Während sich die Ehefrau des Angeklagten im Gericht kurzfristig entschied, doch nicht auszusagen, war das Opfer sehr wohl dazu bereit. Seinen Angaben zufolge hätten sich alle Beteiligten gut verstanden. Die Frau habe ihrem Mann auch versichert, er werde immer der Papa der gemeinsamen Tochter sein. Ganz plötzlich, ohne vorangegangene Auseinandersetzung, hätte dieser beim Rauchen auf der Terrasse zuerst der Ehefrau eine Schnittverletzung zugefügt und dann ihn mit dem Messer attackiert. Die beisitzende Richterin Ute Lambauer kaufte das dem Zeugen nicht ab. "Das passt ja vorne und hinten nicht zusammen, was Sie uns hier erzählen!" Der Angeklagte soll einverstanden gewesen sein, dass der Nebenbuhler im Haus übernachtete - gemeinsam mit der Ehefrau auf der Couch, während der Angeklagte mit der kleinen Tochter im Ehebett blieb? Der Zeuge konnte die georteten Widersprüche nicht schlüssig aufklären.
Vor der Tat habe seine Frau ihn mehrfach körperlich angegriffen, sagte der Angeklagte. Auf der Terrasse, bei einer "letzten Zigarette", bevor der Nebenbuhler fahren sollte, habe sie ihn mit Hausschuh, Hand und Faust geschlagen und aufgefordert, zurückzuschlagen, dann werde sie die Polizei holen. "Ich hab gesagt, sie würde nicht erleben, dass ich zurückschlage." In die Enge getrieben, habe er dem Nebenbuhler einen Schlag versetzt, sagte der Angeklagte, dann hätten beide gegrinst. Seine Ehefrau habe ihm gesagt, er würde alles verlieren, ihn beschimpft und bespuckt, seine Tochter werde den neuen Mann "Papa" nennen, ihn nie wieder. "Auf das hin sind mir alle Sicherungen durchgebrannt", sagte der Angeklagte. Es kam zur Schlägerei mit dem Mann, dann habe er auch sein Taschenmesser gezogen und auf ihn eingestochen. "Das war der größte Fehler, das bereue ich zutiefst."

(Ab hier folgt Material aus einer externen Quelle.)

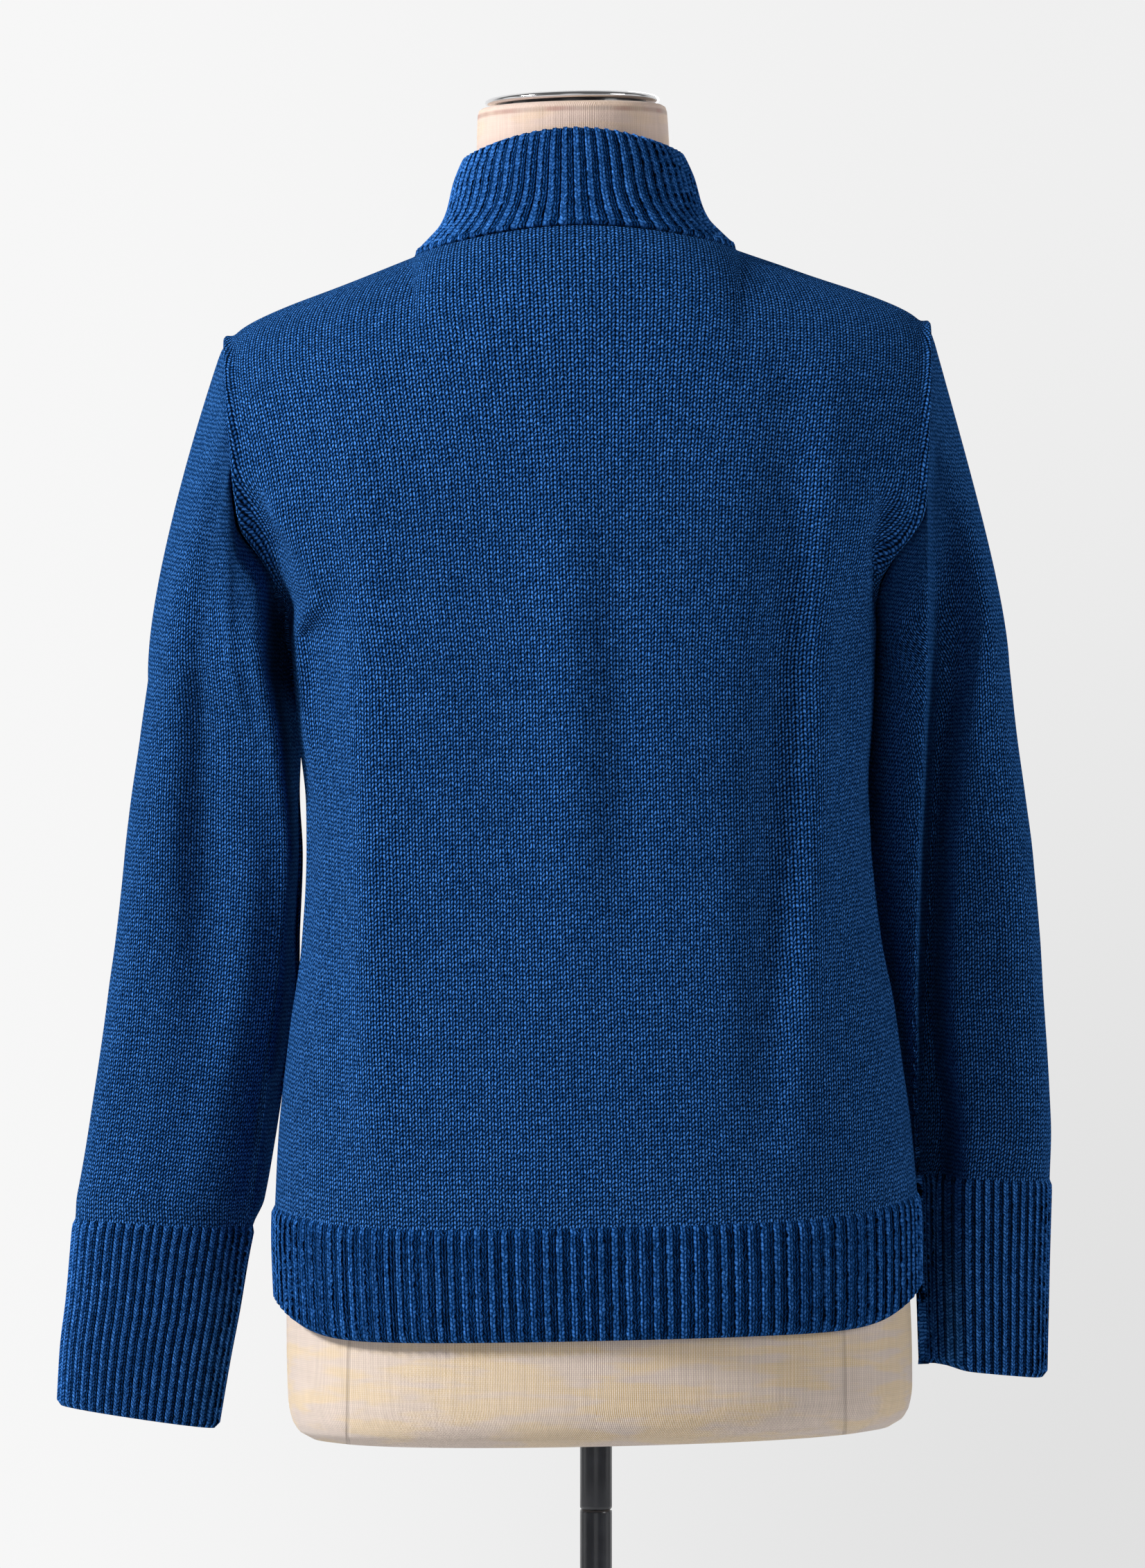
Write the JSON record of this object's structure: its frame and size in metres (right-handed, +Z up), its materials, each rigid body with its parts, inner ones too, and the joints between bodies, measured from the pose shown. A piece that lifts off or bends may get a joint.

Staatsanwältin Nicola Trinker sah auch in ihrem Schlussplädoyer zumindest einen bedingten Tötungsvorsatz als gegeben an. "Er wollte den Mann nicht nur verscheuchen, er hat gezielt, heftig auf ihn eingestochen." Als das Opfer während der Attacke versuchte zu flüchten, sei der Angeklagte ihm nach und habe wieder zugestochen. Der Mann überlebte nur dank mehrerer Bluttransfusionen und einer stundenlangen Operation. Der Angeklagte habe Angst gehabt seine Familie zu verlieren, er habe den Mann "in einer allgemein begreiflichen, heftigen Gemütsbewegung" töten wollen, so die Staatsanwältin. Verteidiger Sebastian Brunner sagte, die Ehefrau und ihr Liebhaber hätten den Angeklagten so lange drangsaliert bis dieser ausrastete. Sie wollten ihn loswerden, um ihre Beziehung ausleben zu können. Weil die Messerattacke "ziellos" gewesen sei, handle es sich um eine schwere Körperverletzung.
Der Schöffensenat folgte der Einschätzung der Staatsanwaltschaft und verurteilte den Kärntner wegen versuchten Totschlags. Die Vorsitzende, Richterin Michaela Sanin, erklärte, dass das Gericht von einem Tötungsversuch im Affekt ausgehe. Der Angeklagte sei verzweifelt gewesen, weil sich seine Frau einem anderen Mann zuwandte und weil er Angst hatte, seine Tochter zu verlieren. In dem Moment der Tat müsse es der Angeklagte für möglich gehalten und sich damit abgefunden haben, dass der Mann durch die wuchtigen Messerstiche stirbt. "Sie wollten, dass er verschwindet, er läuft davon, aber Sie stechen wieder auf ihn ein." Der Verteidiger erbat drei Tage Bedenkzeit, die Staatsanwältin gab keine Erklärung ab. Das Urteil ist nicht rechtskräftig.